В: Вашу манеру можно назвать «иронической абстракцией». Как вы находите в беспредметном возможность для иронии? Это признание того, что невозможно писать абстракции и оставаться при этом совершенно серьезным?
О: Я никогда не воспринимал геометрическую форму как чистую абстракцию. Для меня квадрат или любая другая форма всегда имеют прототип в реальном мире или в каких-то уже существующих системах. Мои работы часто называют холодными. Но холодным кажется мне мир, который я изображаю. Конечно, я воспринял формальный язык абстрактной живописи, однако я не считаю, что такой тип деконструкции должен быть непременно ироническим, хотя он и требует критической дистанции по отношению к своему источнику.
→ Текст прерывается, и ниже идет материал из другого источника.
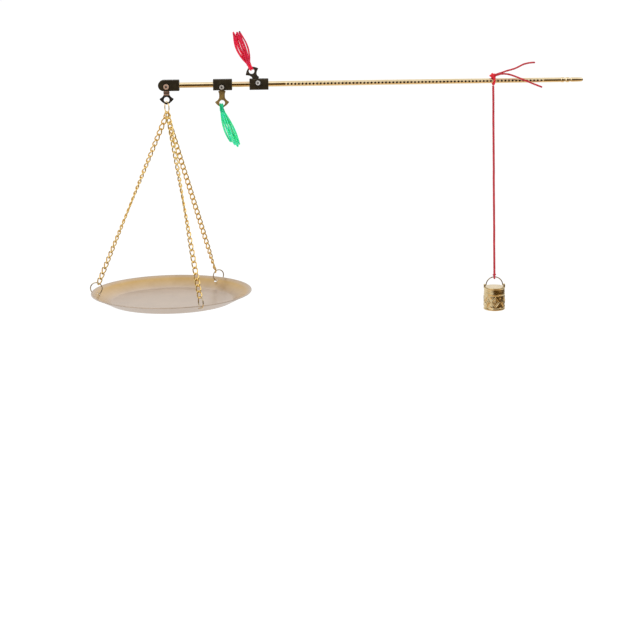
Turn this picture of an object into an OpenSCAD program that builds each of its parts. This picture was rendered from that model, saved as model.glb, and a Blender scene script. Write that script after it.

В: Заметное место в вашей личной иконографии отведено мотиву взрыва. Вы таким образом намекаете на некие взрывы, имевшие место в реальности?
О: Взрыв был главным предметом моей работы в цифровой графике с начала девяностых годов. В принтах я пытался создать мир, альтернативный классическому, неизменному, тоталитарному миру моей живописи. Взрывы отражают романтический импульс, в рамках которого мир воспринимается единым потоком, в котором все нестабильно и находится в стадии метаморфозы. Взрыв — один из мощнейших культурных образов современности, начиная с атомной бомбы в период холодной войны и кончая сегодняшними террористическими атаками. Как нью-йоркский художник, я чувствовал, что мои принты были практически предвидением 11 сентября.

В: Какое место вы отводите своему искусству в мире тотального дизайна? Можно ли сегодня провести грань между самим дизайном и его художественным осмыслением?
О: Тотальный дизайн окружает нас уже довольно давно. Ну а сам я всегда интересовался искусством барокко. С 1990-х годов я делал в галереях инсталляции с картинами на цифровых принтах во всю стену, которые интегрировали мою живопись в пространство архитектуры. В последние годы при создании инсталляций я сотрудничал с дизайнерами Алессандро Мендини и Матали Крассетом. Работать с ними было почти то же самое, что делать декорации для театра или оперы, когда в общий хор вливается сразу несколько творческих голосов.

В: Есть ли у вас любимый художник-фигуративист?
О: О, это Пикассо. И он же мой любимый абстракционист.